I wonder how our lives would be different if we had to wear our faith as noticeably as Kathy? I wonder what divisions we would encounter if everyone could take one look at us and know what we believed and who we followed? Original Christians were excommunicated from synagogues and shunned by their own families. There was a cost to belief for them, which made their faith that much more essential to who they were. Is there a cost for us? Does our faith define us, or is it just one small part of who we are?
I believe Jesus is conflicted in this passage today, because he knows what he is about to go through will cause pain for those who choose to follow him. Those who profess belief in him as the Messiah will be mocked, ridiculed, persecuted, beaten, ostracized, and killed. You could say that if your faith isn’t causing you trouble, then you’re not living it right, because a faith fully lived out will always be at odds with the secular and the status quo in our families, our workplaces, our culture.
Faith in Jesus forces choices, starting with our baptism. It forces us to choose to do the right thing, even if it’s not the popular thing. It forces us to stand up and speak out, even when it would be safer to sit down and stay quiet. It forces us to live out what we believe, even if that means even those in our own families won’t accept us.
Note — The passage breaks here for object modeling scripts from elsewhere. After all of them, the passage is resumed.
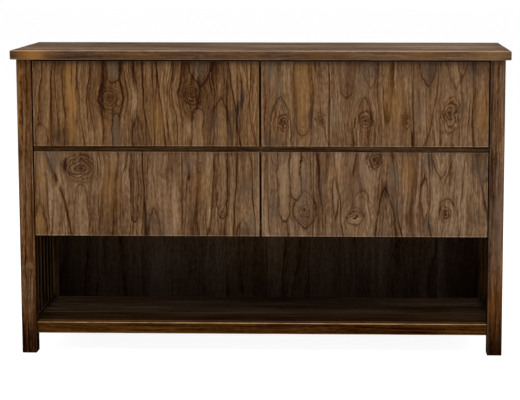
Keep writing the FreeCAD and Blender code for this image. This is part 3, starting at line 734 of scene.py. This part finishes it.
FACE_TEAKS["upper_right_drawer"] = teak(
    "teak_upper_right", painted_light_and_wear=UPPER_FACE_LIGHT_AND_WEAR, lines=22, leaf=(-0.3910, 0.2531, 0.014), seed=1.1, red=0.3,
    grey=0.7, amber=0.8, strength=0.5, shade=(1.04, 1.09, 1.16), waver=0.020, edge_highlight_and_wear=0.2,
    knots=(
        (-277, -56, 23, 30, 2.4, 1.3), (-160, -49, 12, 24, 2, 1.5), (-29, -46, 26, 34, 2.6, 1.3),
        (90, -44, 12, 24, 2, 1.5), (228, -30, 27, 52, 3, 1.1)),
    outlines=(
        ("peak", -283, 25, 34, -42, 0.8, RUST, 0.1), ("peak", -33, 19, 34, -42, 0.8, RUST, 0.1),
        ("tongue", -217, -96, 26, 34, 0.7, AMBER, 0.25), ("tongue", 38, -50, 16, 60, 0.9, AMBER, 0.15),
        ("tongue", -85, 20, 28, 50, 0.5, RUST, 0.15), ("peak", 159, 54, 32, 40, 0.9, SLATE, 0.6),
        ("peak", -13, 46, 30, 50, 0.5, TAUPE, 0.3), ("peak", 242, 46, 36, 45, 0.6, PALE, 0.2)),
    veins=(
        (0.5, -312, -312, -308, 1.2), (0.9, -139.5, -136.5, -135.5, 1.5), (0.5, -125, -110, -100, 1.4),
        (0.5, -55, -62, -70, 1.2), (0.8, -182, -188, -196, 4, -80, 60), (0.5, 10, 12, 12, 1.2),
        (1, 108, 114, 116, 1.7), (1.2, 110, 106, 112, 3.4, -140, -80), (0.9, 133, 136, 140, 1.3, -30, 30),
        (1.2, 40, 40, 40, 3.4, -50, 10), (0.9, 189, 184, 150, 1.6), (0.7, 56, 52, 44, 2, -20, 140),
        (0.6, 290, 293, 300, 1.4), (0.5, 256, 258, 262, 1.2), (0.7, -237, -237, -232, 1.6),
        (0.8, -177, -166, -140, 1.3)),
    clouds=(
        (168, 100, 18, 40, SLATE, 0.9), (296, 108, 20, 22, SOOT, 0.9), (-215, 10, 20, 110, AMBER, 0.35),
        (320, -30, 16, 70, AMBER, 0.5), (-10, 100, 30, 30, SLATE, 0.6), (-320, 100, 20, 30, TAUPE, 0.9),
        (-190, -50, 10, 40, SLATE, 0.7), (262, -20, 12, 30, SLATE, 0.8), (-240, -65, 8, 30, SLATE, 0.8),
        (-310, -115, 30, 20, SLATE, 0.7), (-85, 70, 30, 40, SLATE, 0.45), (-160, -50, 7, 16, DARK, 0.9),
        (90, -44, 7, 16, DARK, 0.9), (60, -10, 30, 60, AMBER, 0.5)))
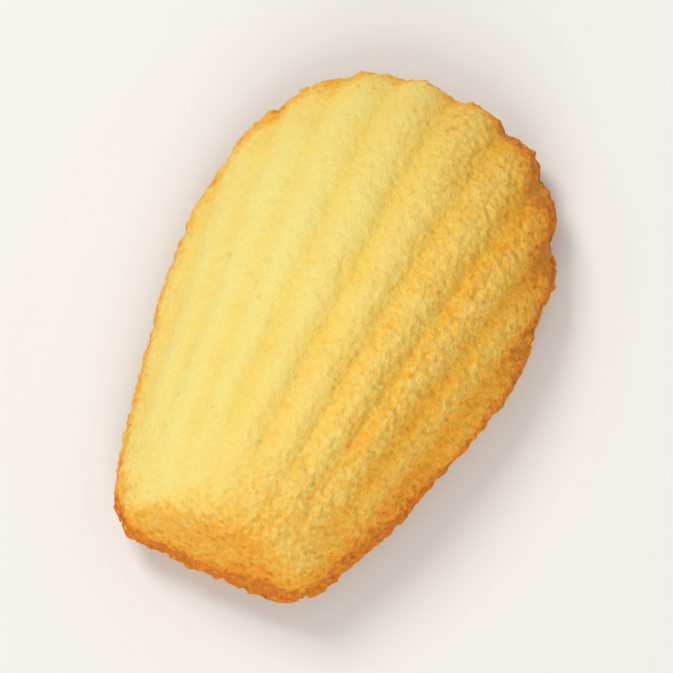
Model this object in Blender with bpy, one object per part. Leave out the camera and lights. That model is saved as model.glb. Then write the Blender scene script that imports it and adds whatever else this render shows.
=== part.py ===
"""A madeleine: one small shell-shaped sponge cake, solid right through.

It lies with its fluted shell up, on the flat of the hump that rose on its back in the oven.
The narrow end points to -Y and the wide, scalloped end to +Y. The origin is on the surface it
lies on, at the middle of its outline. Lengths are in metres.
"""

import math

import bmesh
import bpy
from mathutils import Vector, noise

MM = 0.001

# Outline of the rim, as moulded
LENGTH = 62.4 * MM
HALF_WIDTH = 21.0 * MM
WIDEST_AT = 36.8 * MM            # distance of the widest place from the narrow end
WIDE_END_POWER = 2.3             # superellipse of the wide end
NARROW_HALF_WIDTH = 12.0 * MM
TAPER_POWER = 1.63
CORNER_RADIUS = 4.0 * MM         # the two corners of the narrow end
PATCH_CORNER_ANGLE = math.radians(45)
SHOULDER_WIDTH = 17.6 * MM       # half-width where the flanks hand over to the wide end
NARROW_SKEW = 0.1                # how far the narrow edge runs out of square
NARROW_BULGE = 0.5 * MM          # how far it bows out
NARROW_REACH = 25.0 * MM         # the skew and the bow fade out over this stretch

# The shell above the rim: a dome, cut by the sloping wall of the narrow end
SHELL_DEPTH = 14.0 * MM
DEEPEST_AT = 28.0 * MM
ARCH_POWER = 2.3
ARCH_FALL = 0.8
NARROW_FALL = 0.42               # share of the depth that the dome loses towards the narrow end
NARROW_FALL_POWER = 1.8
WIDE_DROP_POWER = 2.0
WIDE_DROP_FALL = 0.56
END_WALL_STEEPNESS = 2.2         # height gained over distance
END_WALL_EDGE = 8.0              # a higher number makes the wall's upper edge sharper

# Flutes, which fan out from a point far behind the narrow end
FLUTE_DEPTH = 0.7 * MM
FLUTE_PITCH = 5.55 * MM          # at the middle of the length
FLUTE_MIDDLE = 31.5 * MM
FLUTE_SHIFT = -0.35 * MM         # the middle groove lies this far off the middle line
FAN_CENTRE = -64.0 * MM
FLANK_CROWDING = 0.25            # flutes measured along the flank, not across it
VALLEY_SOFTNESS = 0.28
FLUTE_START = 3.0 * MM           # the flutes fade in over this stretch of the length
FLUTE_FULL = 22.0 * MM
LEFT_SHALLOWING = 0.4            # share of their depth that the leftmost flutes lack
LEFT_REACH = 14.0 * MM           # they grow shallower from the middle line out to here

# Rim and hump
LIP_PROUD = 0.3 * MM
LIP_HEIGHT = 1.5 * MM
LIP_TOP_SHARE = 0.3              # share of the lip's height that its rounded top takes
LIP_FACE_SHARE = 0.4             # share that its upright face takes
LIP_UNDERCUT = 1.0 * MM
HUMP_HEIGHT = 5.0 * MM           # from the rim down to the resting face
HUMP_POWER = 0.8
HUMP_MIDDLE_AT = 34.5 * MM       # distance of the hump's middle from the narrow end
RESTING_FRACTION = 0.34          # size of the resting face, as a share of the outline

# Unevenness of a baked thing
LUMP_SIZE = 14.0 * MM
LUMP_HEIGHT = 0.35 * MM
FLUTE_WANDER = 0.07              # share of a pitch by which a flute strays

# Fineness of the facets
COLUMNS = 78
ROWS = 34
EDGE_CROWDING = 0.5              # how strongly the facets crowd towards the steep edges
HUMP_RINGS = 4

CRUST_COLOUR = (0.80, 0.53, 0.13, 1.0)
CRUST_ROUGHNESS = 0.6


def clear_scene():
    """Remove every object the scene holds."""
    for item in list(bpy.data.objects):
        bpy.data.objects.remove(item, do_unlink=True)


def smooth_step(low, high, value):
    """Return 0 below low, 1 above high and a smooth rise between them."""
    share = min(max((value - low) / (high - low), 0.0), 1.0)
    return share * share * (3.0 - 2.0 * share)


def crowd(value):
    """Move a place between -1 and 1 outwards, so that facets are finest near the edges."""
    return (1.0 - EDGE_CROWDING) * value + EDGE_CROWDING * math.sin(0.5 * math.pi * value)


def flank_half_width(along):
    """Return the half-width of the rim at a distance from the narrow end, corners left square."""
    if along >= WIDEST_AT:
        share = min((along - WIDEST_AT) / (LENGTH - WIDEST_AT), 1.0)
        return HALF_WIDTH * (1.0 - share ** WIDE_END_POWER) ** (1.0 / WIDE_END_POWER)
    share = (WIDEST_AT - along) / WIDEST_AT
    return HALF_WIDTH - (HALF_WIDTH - NARROW_HALF_WIDTH) * share ** TAPER_POWER


def half_width(along):
    """Return the half-width of the rim at a distance from the narrow end, corners rounded."""
    width = flank_half_width(along)
    if along < CORNER_RADIUS:
        drop = CORNER_RADIUS - along
        width -= CORNER_RADIUS - math.sqrt(max(CORNER_RADIUS ** 2 - drop ** 2, 0.0))
    return width


def narrow_edge(share):
    """Return the point of the narrow edge at a share from -1, left, to 1, right."""
    straight = NARROW_HALF_WIDTH - CORNER_RADIUS
    reach = straight + CORNER_RADIUS * math.sin(PATCH_CORNER_ANGLE)
    across = share * reach
    turn = max(abs(across) - straight, 0.0)
    return Vector((across, CORNER_RADIUS - math.sqrt(CORNER_RADIUS ** 2 - turn ** 2)))


def wide_edge(share):
    """Return the point of the wide end's edge at a share from -1, left, to 1, right."""
    across = share * SHOULDER_WIDTH
    rise = (1.0 - abs(across / HALF_WIDTH) ** WIDE_END_POWER) ** (1.0 / WIDE_END_POWER)
    return Vector((across, WIDEST_AT + (LENGTH - WIDEST_AT) * rise))


def flank_edge(share, side):
    """Return the point of a flank's edge at a share from 0, narrow, to 1, wide."""
    start = narrow_edge(1.0).y
    end = wide_edge(1.0).y
    along = start + (end - start) * share
    return Vector((side * half_width(along), along))


def plan_point(across_share, along_share):
    """Blend the four edges of the outline into the plan position of a point inside it."""
    right = 0.5 * (1.0 + across_share)
    left = 1.0 - right
    far = along_share
    near = 1.0 - far
    edges = (near * narrow_edge(across_share) + far * wide_edge(across_share)
             + left * flank_edge(far, -1.0) + right * flank_edge(far, 1.0))
    corners = (near * (left * narrow_edge(-1.0) + right * narrow_edge(1.0))
               + far * (left * wide_edge(-1.0) + right * wide_edge(1.0)))
    return edges - corners


def narrow_shift(plan):
    """Return how far the skew and the bow of the narrow edge move a plan position along."""
    fade = 1.0 - smooth_step(0.0, NARROW_REACH, plan.y)
    bow = NARROW_BULGE * max(1.0 - (plan.x / NARROW_HALF_WIDTH) ** 2, 0.0)
    return fade * (NARROW_SKEW * plan.x - bow)


def crest_height(along):
    """Return the height of the dome over the rim, along its middle line."""
    if along >= DEEPEST_AT:
        share = min((along - DEEPEST_AT) / (LENGTH - DEEPEST_AT), 1.0)
        return SHELL_DEPTH * (1.0 - share ** WIDE_DROP_POWER) ** WIDE_DROP_FALL
    share = (DEEPEST_AT - along) / DEEPEST_AT
    return SHELL_DEPTH * (1.0 - NARROW_FALL * share ** NARROW_FALL_POWER)


def shell_height(plan):
    """Return the height of the smooth shell over the rim at a plan position."""
    width = half_width(plan.y)
    share = min(abs(plan.x) / width, 1.0) if width > 0.0 else 1.0
    dome = crest_height(plan.y) * (1.0 - share ** ARCH_POWER) ** ARCH_FALL
    wall = END_WALL_STEEPNESS * max(plan.y, 0.0)
    low, high = min(dome, wall), max(dome, wall)
    if low <= 0.0:
        return 0.0
    return low / (1.0 + (low / high) ** END_WALL_EDGE) ** (1.0 / END_WALL_EDGE)


def flute_relief(place):
    """Return how far the surface is sunk between flutes, at a place on the shell."""
    spread = (place.y - FAN_CENTRE) / (FLUTE_MIDDLE - FAN_CENTRE)
    across = (place.x - FLUTE_SHIFT) / (FLUTE_PITCH * spread)
    share = abs(place.x) / (HALF_WIDTH * spread)
    stray = FLUTE_WANDER * noise.noise(Vector((place.x, 0.4 * place.y, 0.0)) / LUMP_SIZE)
    phase = math.sin(math.pi * (across * (1.0 + FLANK_CROWDING * share * share) + stray))
    cord = math.sqrt(phase * phase + VALLEY_SOFTNESS ** 2) - VALLEY_SOFTNESS
    full = math.sqrt(1.0 + VALLEY_SOFTNESS ** 2) - VALLEY_SOFTNESS
    fade = smooth_step(FLUTE_START, FLUTE_FULL, place.y)
    fade *= 1.0 - LEFT_SHALLOWING * smooth_step(0.0, LEFT_REACH, -place.x)
    return FLUTE_DEPTH * fade * (1.0 - cord / full)


def lump(place):
    """Return the slow unevenness of the crust at a place."""
    return LUMP_HEIGHT * noise.noise(place / LUMP_SIZE)


def shape_shell(bm):
    """Turn a flat grid into the smooth shell, then sink the valleys between its flutes."""
    for vert in bm.verts:
        along_share = 0.5 * (1.0 + crowd(vert.co.y))
        plan = plan_point(crowd(vert.co.x), along_share)
        vert.co = Vector((plan.x, plan.y + narrow_shift(plan), shell_height(plan)))
    bm.normal_update()
    moves = [vert.normal * (lump(vert.co) - flute_relief(vert.co)) for vert in bm.verts]
    for vert, move in zip(bm.verts, moves):
        vert.co += move


def boundary_edges(bm):
    """Return the edges round the open side of the shape."""
    return [edge for edge in bm.edges if edge.is_boundary]


def add_ring(bm, place_vert):
    """Extrude the open edge by one ring and put each new point where place_vert says."""
    ring = bmesh.ops.extrude_edge_only(bm, edges=boundary_edges(bm))["geom"]
    for vert in (item for item in ring if isinstance(item, bmesh.types.BMVert)):
        vert.co = place_vert(vert.co)


def outward(place):
    """Return the level direction from the middle of the outline to a place."""
    level = Vector((place.x, place.y - WIDEST_AT, 0.0))
    return level.normalized()


def move_lip(bm, out, down):
    """Extrude the open edge outwards, or inwards if out is negative, and down."""
    add_ring(bm, lambda co: co + outward(co) * out - Vector((0.0, 0.0, down)))


def hump_depth(share):
    """Return how far the hump hangs under the rim at a share of the way out to the lip."""
    top = (1.0 - RESTING_FRACTION ** 2) ** HUMP_POWER
    return LIP_HEIGHT + (HUMP_HEIGHT - LIP_HEIGHT) * (1.0 - share * share) ** HUMP_POWER / top


def close_underside(bm):
    """Add the lip round the rim, the hump under it and the face that the cake rests on."""
    move_lip(bm, LIP_PROUD, LIP_TOP_SHARE * LIP_HEIGHT)
    move_lip(bm, 0.0, LIP_FACE_SHARE * LIP_HEIGHT)
    move_lip(bm, -LIP_UNDERCUT, (1.0 - LIP_TOP_SHARE - LIP_FACE_SHARE) * LIP_HEIGHT)

    middle = Vector((0.0, HUMP_MIDDLE_AT, 0.0))
    previous = 1.0
    for ring in range(1, HUMP_RINGS + 1):
        share = 1.0 - (1.0 - RESTING_FRACTION) * ring / HUMP_RINGS

        def place_vert(co, step=share / previous, depth=hump_depth(share)):
            flat = middle + (co - middle) * step
            return Vector((flat.x, flat.y, -depth))

        add_ring(bm, place_vert)
        previous = share
    bmesh.ops.edgeloop_fill(bm, edges=boundary_edges(bm))


def split_facets(bm):
    """Split the four-sided facets along whichever diagonal bends least, so flutes stay clean."""
    quads = [face for face in bm.faces if len(face.verts) == 4]
    split = bmesh.ops.triangulate(bm, faces=quads, quad_method="SHORT_EDGE")
    bmesh.ops.beautify_fill(bm, faces=split["faces"], edges=split["edges"], method="ANGLE")


def settle(bm):
    """Move the cake so that it rests at height 0, centred on the origin."""
    low = [min(vert.co[axis] for vert in bm.verts) for axis in range(3)]
    high = [max(vert.co[axis] for vert in bm.verts) for axis in range(3)]
    shift = Vector((-0.5 * (low[0] + high[0]), -0.5 * (low[1] + high[1]), -low[2]))
    bmesh.ops.translate(bm, vec=shift, verts=bm.verts)


def make_crust():
    """Return the material of the baked crust."""
    material = bpy.data.materials.new("golden_crust")
    material.use_nodes = True
    shader = material.node_tree.nodes["Principled BSDF"]
    shader.inputs["Base Color"].default_value = CRUST_COLOUR
    shader.inputs["Roughness"].default_value = CRUST_ROUGHNESS
    shader.inputs["Metallic"].default_value = 0.0
    return material


def make_cake():
    """Build the cake as one closed solid."""
    bm = bmesh.new()
    bmesh.ops.create_grid(bm, x_segments=COLUMNS, y_segments=ROWS, size=1.0)
    shape_shell(bm)
    close_underside(bm)
    bmesh.ops.recalc_face_normals(bm, faces=bm.faces)
    split_facets(bm)
    settle(bm)
    mesh = bpy.data.meshes.new("madeleine")
    bm.to_mesh(mesh)
    bm.free()
    mesh.shade_smooth()
    mesh.materials.append(make_crust())
    cake = bpy.data.objects.new("madeleine", mesh)
    bpy.context.scene.collection.objects.link(cake)


clear_scene()
make_cake()
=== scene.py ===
"""The looks of a madeleine: a small shell-shaped sponge cake with a fluted golden crust.

The cake is modelled as it is made: the smooth shell of the mould first, then its flutes, the lip
round the rim and the hump on its back, and last the grain and the pores of the baked crust.
The scene adds a pale floor, soft studio light and a camera. Lengths are in metres.
"""

from __future__ import annotations

import logging
import math
from dataclasses import dataclass, field
from enum import Enum
from typing import Any, Mapping, Union

import bmesh
import bpy
import numpy as np
from mathutils import Matrix, Vector, kdtree, noise

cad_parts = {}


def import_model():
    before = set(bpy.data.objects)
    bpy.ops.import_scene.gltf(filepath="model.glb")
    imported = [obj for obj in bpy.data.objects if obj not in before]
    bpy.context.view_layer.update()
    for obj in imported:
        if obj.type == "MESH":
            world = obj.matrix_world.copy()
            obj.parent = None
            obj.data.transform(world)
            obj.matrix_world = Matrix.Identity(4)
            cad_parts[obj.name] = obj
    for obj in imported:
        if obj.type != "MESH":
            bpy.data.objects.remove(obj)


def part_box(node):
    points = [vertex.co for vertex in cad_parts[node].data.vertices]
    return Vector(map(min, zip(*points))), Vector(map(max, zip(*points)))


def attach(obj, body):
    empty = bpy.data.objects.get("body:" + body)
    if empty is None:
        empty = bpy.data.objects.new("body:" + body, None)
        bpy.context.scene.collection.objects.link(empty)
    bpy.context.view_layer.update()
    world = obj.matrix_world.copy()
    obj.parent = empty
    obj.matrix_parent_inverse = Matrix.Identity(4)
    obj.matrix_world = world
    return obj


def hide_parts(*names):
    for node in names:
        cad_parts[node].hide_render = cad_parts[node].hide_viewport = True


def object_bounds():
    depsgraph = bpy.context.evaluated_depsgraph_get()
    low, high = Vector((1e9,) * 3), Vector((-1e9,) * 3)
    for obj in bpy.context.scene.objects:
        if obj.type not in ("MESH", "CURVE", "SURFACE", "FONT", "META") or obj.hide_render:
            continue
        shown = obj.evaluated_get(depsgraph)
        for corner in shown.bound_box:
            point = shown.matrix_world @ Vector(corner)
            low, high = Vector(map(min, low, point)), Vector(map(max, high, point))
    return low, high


MM = 0.001
TINY = 1e-9
LOG = logging.getLogger("madeleine")
NODE = "madeleine"

Colour = tuple[float, float, float]


class Side(Enum):
    """The two long sides of the cake, as the sign of their place across it."""

    LEFT = -1.0
    RIGHT = 1.0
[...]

The good news here, as I see it, is that Jesus Christ has given us something worth fighting about, worth standing up for. Jesus has given us a cause, a focus, a way of life that can do more than just arrange a few chairs, it can transform us and transform the world. Jesus knew it wouldn’t be easy. He knew that he was causing trouble. Maybe that’s why his first words to the women at the empty tomb were, “Peace be with you.” Until the time when we can claim that peace, which passes all of our understanding, may God give us the strength and the courage to live out our faith, no matter the cost.